British Robinson, Africa chair at the Washington-based international think tank Milken Institute, said that discussions around demand for Africa's mineral resources must broaden the definition of "innovation."

Robinson pointed out that innovation means not relying on a single partner. Instead, Africa's existing mining-development model needs to be systematically restructured. "That means more partners, different types of partners, and diversified financing tools and funding arrangements that can be applied at different stages of a project," she emphasized. Only in this way can mining projects become genuinely "bankable."

She also said that introducing a "price floor" mechanism into the critical-minerals trade zone planned by the U.S. government would be an institutional innovation that helps strengthen investor confidence and improve risk control.

In a recent research paper published by ODI Global, analyst Bright Simons argued that a framework for digital mineral information rights should be established, turning "geological intelligence" into a tradable asset class and unlocking the value of data as a factor of production.

Writing in Global Mining Review, Jef Caers, a professor of Earth and planetary sciences, argued that AI is likely to have a "profound impact" on mineral exploration, mine development, and the processing and beneficiation of critical minerals, reshaping the industry's technology roadmap and value-chain structure.

AI-driven technologies have already begun reshaping Africa's mining landscape, and the pace of change is expected to accelerate further.
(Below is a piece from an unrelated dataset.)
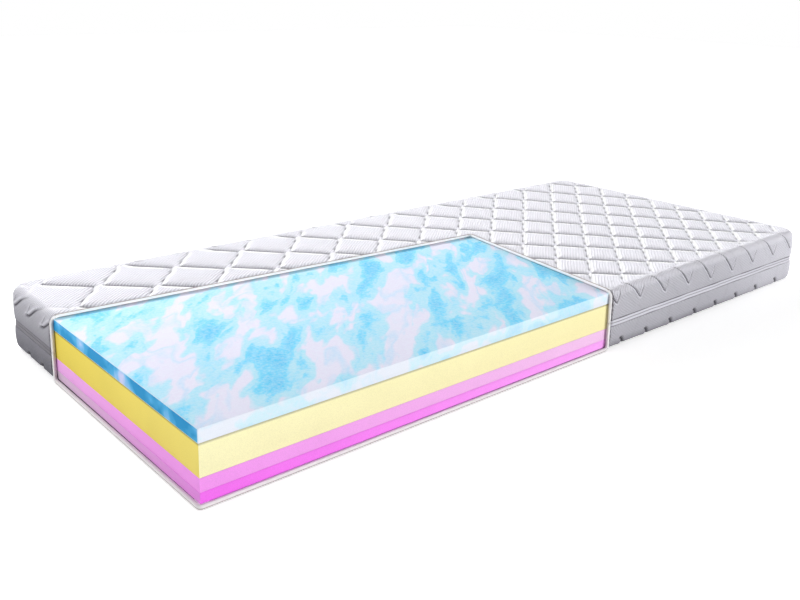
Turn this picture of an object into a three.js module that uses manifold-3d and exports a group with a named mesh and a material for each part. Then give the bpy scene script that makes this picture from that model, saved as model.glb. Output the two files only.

Seeing AI only as a tool for exploration would be too narrow. In reality, AI is more like an integrated set of technical tools that enables geologists to combine geological data, geophysical information, and predictive models, creating more valuable decision support at different stages of a mining project.

Its most immediate impact is to increase project certainty and make projects more attractive to capital. From smartphones and chips to EV batteries, demand for related minerals remains high. Yet mining projects have long faced the core risk of uncertainty over the true endowment of underground resources. When combined with the outside world's tendency to overestimate political risk in some African countries, AI technology can help reduce uncertainty through data modeling and mineral-prediction tools, thereby strengthening investor confidence.

Potential risks, however, cannot be ignored. As developed economies race to build the industrial systems of the future, they may use AI-driven mining technologies to acquire critical mineral resources more efficiently, while resource-host countries may not see their returns rise in parallel. African policymakers need to incorporate local beneficiation, smelting, and deep-processing links into their institutional designs to ensure that resource development and value-chain extension move forward together. Otherwise, the widespread use of AI could be seen as a key turning point that accelerates a new 21st-century scramble for Africa's resources.